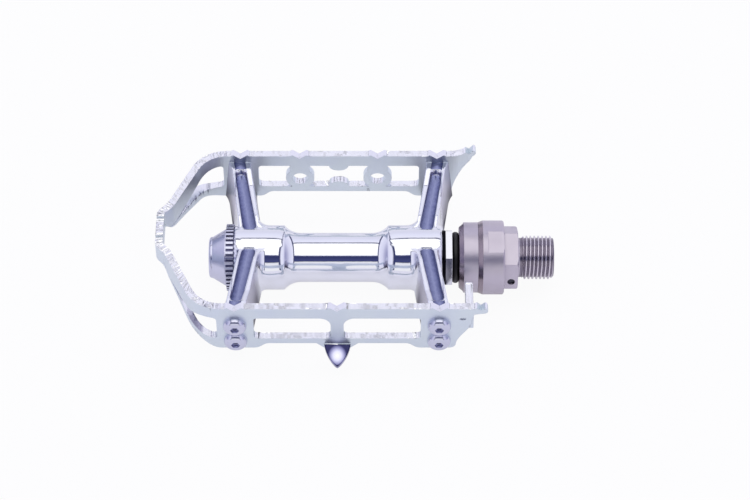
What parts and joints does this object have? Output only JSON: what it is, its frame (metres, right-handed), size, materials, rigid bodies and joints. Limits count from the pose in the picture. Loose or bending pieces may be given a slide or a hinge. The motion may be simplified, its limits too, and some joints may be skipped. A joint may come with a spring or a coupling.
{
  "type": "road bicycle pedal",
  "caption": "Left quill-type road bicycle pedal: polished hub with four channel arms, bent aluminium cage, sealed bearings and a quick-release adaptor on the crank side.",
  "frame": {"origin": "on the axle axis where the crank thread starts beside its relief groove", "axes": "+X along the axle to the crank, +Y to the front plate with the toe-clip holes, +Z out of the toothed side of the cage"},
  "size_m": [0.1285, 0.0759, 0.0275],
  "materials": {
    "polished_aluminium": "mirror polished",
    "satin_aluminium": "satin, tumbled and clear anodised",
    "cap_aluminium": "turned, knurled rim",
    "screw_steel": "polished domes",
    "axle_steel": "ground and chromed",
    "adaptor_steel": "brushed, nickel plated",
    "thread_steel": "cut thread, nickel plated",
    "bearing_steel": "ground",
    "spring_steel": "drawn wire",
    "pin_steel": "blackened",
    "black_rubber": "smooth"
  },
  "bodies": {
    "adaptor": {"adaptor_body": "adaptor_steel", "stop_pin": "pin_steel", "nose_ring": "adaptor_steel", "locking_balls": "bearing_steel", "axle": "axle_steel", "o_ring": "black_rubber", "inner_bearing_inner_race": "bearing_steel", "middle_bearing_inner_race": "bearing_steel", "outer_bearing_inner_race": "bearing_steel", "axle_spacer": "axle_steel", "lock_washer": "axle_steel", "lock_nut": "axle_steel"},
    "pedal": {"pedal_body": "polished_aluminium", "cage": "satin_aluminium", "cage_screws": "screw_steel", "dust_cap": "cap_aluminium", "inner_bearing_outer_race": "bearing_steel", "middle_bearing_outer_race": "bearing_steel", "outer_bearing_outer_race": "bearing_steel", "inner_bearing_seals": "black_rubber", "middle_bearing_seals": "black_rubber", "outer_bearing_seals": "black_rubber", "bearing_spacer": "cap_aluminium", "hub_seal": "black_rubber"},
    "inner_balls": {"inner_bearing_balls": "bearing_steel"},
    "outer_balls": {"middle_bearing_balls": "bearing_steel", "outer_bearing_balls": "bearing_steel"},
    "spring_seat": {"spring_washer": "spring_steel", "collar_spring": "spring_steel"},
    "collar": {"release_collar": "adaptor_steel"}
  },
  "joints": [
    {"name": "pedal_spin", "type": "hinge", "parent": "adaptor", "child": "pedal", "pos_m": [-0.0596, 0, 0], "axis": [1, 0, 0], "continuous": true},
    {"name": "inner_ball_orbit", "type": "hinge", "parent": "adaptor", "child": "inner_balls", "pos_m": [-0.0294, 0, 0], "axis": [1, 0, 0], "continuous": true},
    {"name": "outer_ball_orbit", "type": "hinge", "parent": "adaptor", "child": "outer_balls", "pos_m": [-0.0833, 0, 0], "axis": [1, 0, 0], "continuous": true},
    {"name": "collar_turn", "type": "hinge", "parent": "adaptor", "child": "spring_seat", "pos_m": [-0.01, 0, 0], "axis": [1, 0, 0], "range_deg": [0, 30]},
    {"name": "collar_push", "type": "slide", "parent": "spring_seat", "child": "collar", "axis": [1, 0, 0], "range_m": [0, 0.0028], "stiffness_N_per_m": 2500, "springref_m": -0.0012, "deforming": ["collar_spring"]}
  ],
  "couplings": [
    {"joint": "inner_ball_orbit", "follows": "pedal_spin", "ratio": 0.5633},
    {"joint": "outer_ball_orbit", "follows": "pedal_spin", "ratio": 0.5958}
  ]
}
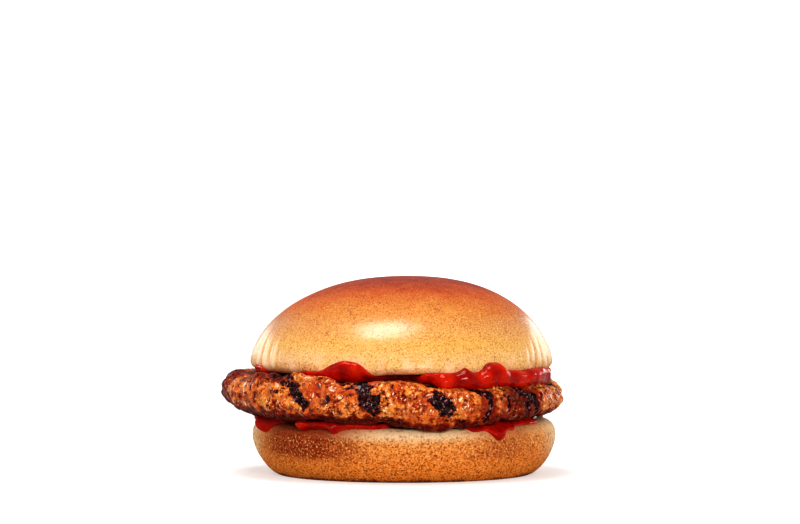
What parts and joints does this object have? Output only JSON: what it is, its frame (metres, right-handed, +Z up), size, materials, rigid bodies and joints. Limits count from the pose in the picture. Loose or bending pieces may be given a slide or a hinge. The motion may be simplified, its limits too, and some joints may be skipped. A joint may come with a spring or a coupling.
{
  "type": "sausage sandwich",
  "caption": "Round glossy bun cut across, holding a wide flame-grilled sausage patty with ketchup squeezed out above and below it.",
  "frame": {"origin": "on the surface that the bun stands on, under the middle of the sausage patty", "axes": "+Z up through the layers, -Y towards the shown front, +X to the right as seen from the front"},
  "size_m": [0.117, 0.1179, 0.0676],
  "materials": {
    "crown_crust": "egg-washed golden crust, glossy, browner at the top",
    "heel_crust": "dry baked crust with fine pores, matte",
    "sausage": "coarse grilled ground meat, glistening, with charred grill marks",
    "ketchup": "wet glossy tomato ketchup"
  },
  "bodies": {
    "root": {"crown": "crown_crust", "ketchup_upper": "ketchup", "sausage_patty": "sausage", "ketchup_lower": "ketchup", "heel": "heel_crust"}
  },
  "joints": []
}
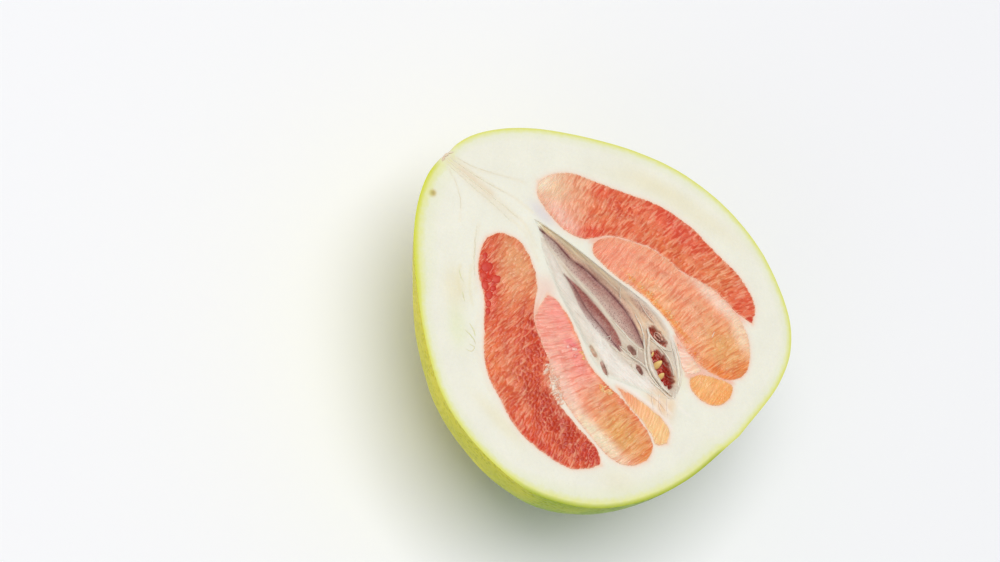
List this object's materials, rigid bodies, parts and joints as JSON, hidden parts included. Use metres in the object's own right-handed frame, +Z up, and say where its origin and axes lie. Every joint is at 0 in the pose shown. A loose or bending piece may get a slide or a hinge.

- Description of the task
The entries above must be returned in full, exactly as shown.

- Task answer
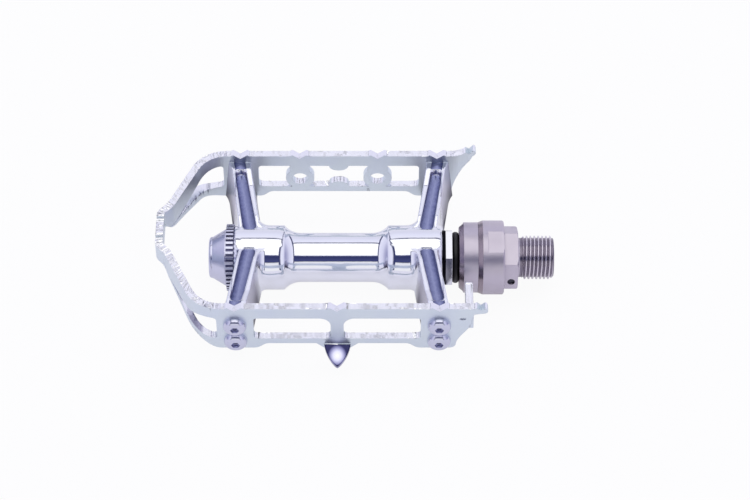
What parts and joints does this object have? Output only JSON: what it is, its frame (metres, right-handed), size, materials, rigid bodies and joints. Limits count from the pose in the picture. Loose or bending pieces may be given a slide or a hinge. The motion may be simplified, its limits too, and some joints may be skipped. A joint may come with a spring or a coupling.
{
  "type": "road bicycle pedal",
  "caption": "Left quill-type road bicycle pedal: polished hub with four channel arms, bent aluminium cage, sealed bearings and a quick-release adaptor on the crank side.",
  "frame": {"origin": "on the axle axis where the crank thread starts beside its relief groove", "axes": "+X along the axle to the crank, +Y to the front plate with the toe-clip holes, +Z out of the toothed side of the cage"},
  "size_m": [0.1285, 0.0759, 0.0275],
  "materials": {
    "polished_aluminium": "mirror polished",
    "satin_aluminium": "satin, tumbled and clear anodised",
    "cap_aluminium": "turned, knurled rim",
    "screw_steel": "polished domes",
    "axle_steel": "ground and chromed",
    "adaptor_steel": "brushed, nickel plated",
    "thread_steel": "cut thread, nickel plated",
    "bearing_steel": "ground",
    "spring_steel": "drawn wire",
    "pin_steel": "blackened",
    "black_rubber": "smooth"
  },
  "bodies": {
    "adaptor": {"adaptor_body": "adaptor_steel", "stop_pin": "pin_steel", "nose_ring": "adaptor_steel", "locking_balls": "bearing_steel", "axle": "axle_steel", "o_ring": "black_rubber", "inner_bearing_inner_race": "bearing_steel", "middle_bearing_inner_race": "bearing_steel", "outer_bearing_inner_race": "bearing_steel", "axle_spacer": "axle_steel", "lock_washer": "axle_steel", "lock_nut": "axle_steel"},
    "pedal": {"pedal_body": "polished_aluminium", "cage": "satin_aluminium", "cage_screws": "screw_steel", "dust_cap": "cap_aluminium", "inner_bearing_outer_race": "bearing_steel", "middle_bearing_outer_race": "bearing_steel", "outer_bearing_outer_race": "bearing_steel", "inner_bearing_seals": "black_rubber", "middle_bearing_seals": "black_rubber", "outer_bearing_seals": "black_rubber", "bearing_spacer": "cap_aluminium", "hub_seal": "black_rubber"},
    "inner_balls": {"inner_bearing_balls": "bearing_steel"},
    "outer_balls": {"middle_bearing_balls": "bearing_steel", "outer_bearing_balls": "bearing_steel"},
    "spring_seat": {"spring_washer": "spring_steel", "collar_spring": "spring_steel"},
    "collar": {"release_collar": "adaptor_steel"}
  },
  "joints": [
    {"name": "pedal_spin", "type": "hinge", "parent": "adaptor", "child": "pedal", "pos_m": [-0.0596, 0, 0], "axis": [1, 0, 0], "continuous": true},
    {"name": "inner_ball_orbit", "type": "hinge", "parent": "adaptor", "child": "inner_balls", "pos_m": [-0.0294, 0, 0], "axis": [1, 0, 0], "continuous": true},
    {"name": "outer_ball_orbit", "type": "hinge", "parent": "adaptor", "child": "outer_balls", "pos_m": [-0.0833, 0, 0], "axis": [1, 0, 0], "continuous": true},
    {"name": "collar_turn", "type": "hinge", "parent": "adaptor", "child": "spring_seat", "pos_m": [-0.01, 0, 0], "axis": [1, 0, 0], "range_deg": [0, 30]},
    {"name": "collar_push", "type": "slide", "parent": "spring_seat", "child": "collar", "axis": [1, 0, 0], "range_m": [0, 0.0028], "stiffness_N_per_m": 2500, "springref_m": -0.0012, "deforming": ["collar_spring"]}
  ],
  "couplings": [
    {"joint": "inner_ball_orbit", "follows": "pedal_spin", "ratio": 0.5633},
    {"joint": "outer_ball_orbit", "follows": "pedal_spin", "ratio": 0.5958}
  ]
}
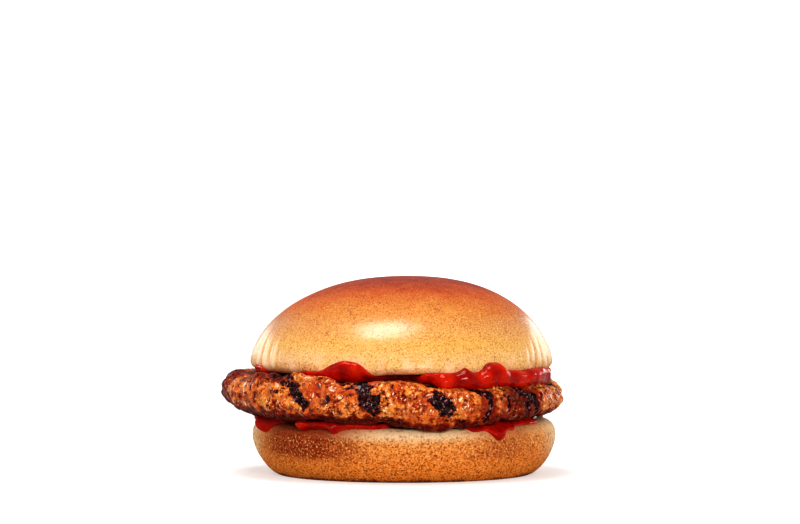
What parts and joints does this object have? Output only JSON: what it is, its frame (metres, right-handed, +Z up), size, materials, rigid bodies and joints. Limits count from the pose in the picture. Loose or bending pieces may be given a slide or a hinge. The motion may be simplified, its limits too, and some joints may be skipped. A joint may come with a spring or a coupling.
{
  "type": "sausage sandwich",
  "caption": "Round glossy bun cut across, holding a wide flame-grilled sausage patty with ketchup squeezed out above and below it.",
  "frame": {"origin": "on the surface that the bun stands on, under the middle of the sausage patty", "axes": "+Z up through the layers, -Y towards the shown front, +X to the right as seen from the front"},
  "size_m": [0.117, 0.1179, 0.0676],
  "materials": {
    "crown_crust": "egg-washed golden crust, glossy, browner at the top",
    "heel_crust": "dry baked crust with fine pores, matte",
    "sausage": "coarse grilled ground meat, glistening, with charred grill marks",
    "ketchup": "wet glossy tomato ketchup"
  },
  "bodies": {
    "root": {"crown": "crown_crust", "ketchup_upper": "ketchup", "sausage_patty": "sausage", "ketchup_lower": "ketchup", "heel": "heel_crust"}
  },
  "joints": []
}
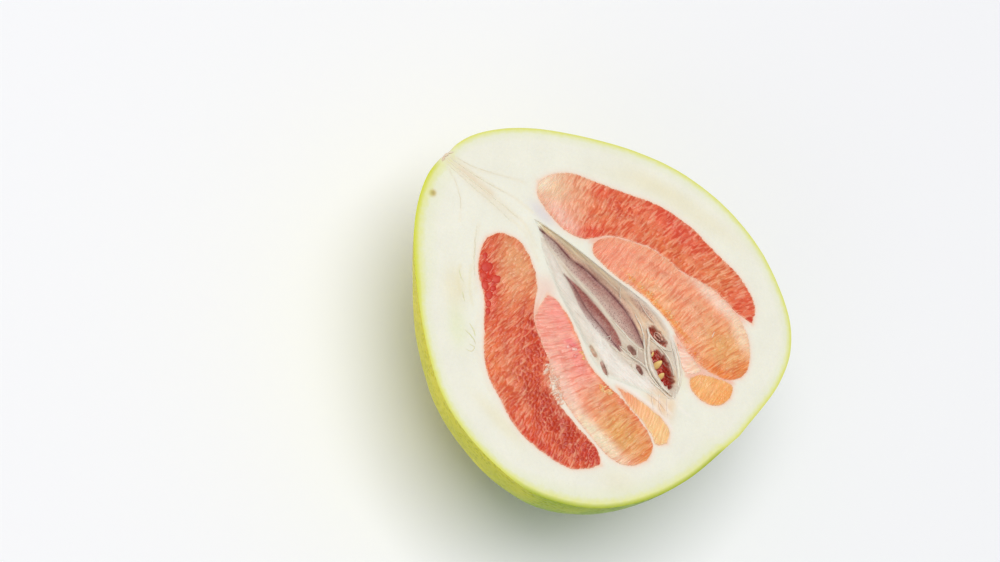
List this object's materials, rigid bodies, parts and joints as JSON, hidden parts included. Use metres in the object's own right-handed frame, +Z up, and say where its origin and axes lie. Every joint is at 0 in the pose shown. A loose or bending piece may get a slide or a hinge.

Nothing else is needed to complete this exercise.